Revolts, Revolutions, and Riots are messy things.
Especially when they happen on another planet or out in space.
But that's what you get when you tick enough people off by stealing elections and when the courts and media hide the evidence.
So there's going to be some hurt feelings along the way.
Of course, these stories haven't really happened yet, and many are "impossible". Yet they were written before many of us were born, and most of their authors already long gone.
"Deplorables" isn't a new term. It happens all the time when some elite muckety-muck has too much Chardonnay and lets loose in an unguarded moment.
That won't change the fact that enough gets to be enough. And a good, old-fashioned revolt is the next obvious move...
This second volume is because there were too many space opera stories on this subject. Like these authors either saw a good niche to write their stories - or saw something in our future (our now-present?) that needed to be written or warned against.
Space Opera is a subgenre of science fiction that emphasizes space warfare, melodramatic adventure, interplanetary battles, chivalric romance, and risk-taking. Set mainly or entirely in outer space, it usually involves conflict between opponents possessing advanced abilities, futuristic weapons, and other sophisticated technology.
The term has no relation to music, as in a traditional opera, but is instead a play on the terms "soap opera", a melodramatic television series, and "horse opera", which was coined during the 1930s to indicate a formulaic Western movie. Space operas emerged in the 1930s and continue to be produced in literature, film, comics, television, and video games.

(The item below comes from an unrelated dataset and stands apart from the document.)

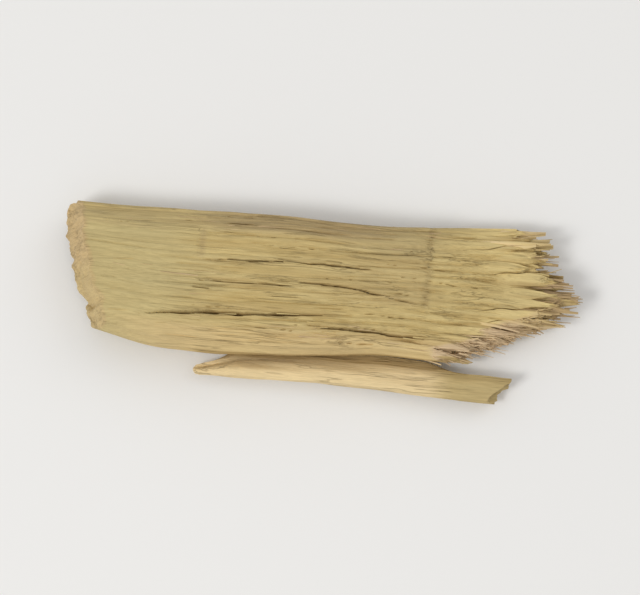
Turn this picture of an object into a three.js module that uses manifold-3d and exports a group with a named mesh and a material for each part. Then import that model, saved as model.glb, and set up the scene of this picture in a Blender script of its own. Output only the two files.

The Golden Age of Pulp Magazine Fiction derives from pulp magazines (often referred to as "the pulps") as they were inexpensive fiction magazines that were published from 1896 to the late 1950s. The term pulp derives from the cheap wood pulp paper on which the magazines were printed. In contrast, magazines printed on higher-quality paper were called "glossies" or "slicks".
The pulps gave rise to the term pulp fiction. Pulps were the successors to the penny dreadfuls, dime novels, and short-fiction magazines of the 19th century. Although many writers wrote for pulps, the magazines were proving grounds for those authors like Robert Heinlein, Louis LaMour, "Max Brand", Ray Bradbury, Philip K. Dick, and many others. The best writers moved onto longer fiction required by paperback publishers. Many of these authors have never been out of print, even long after their passing.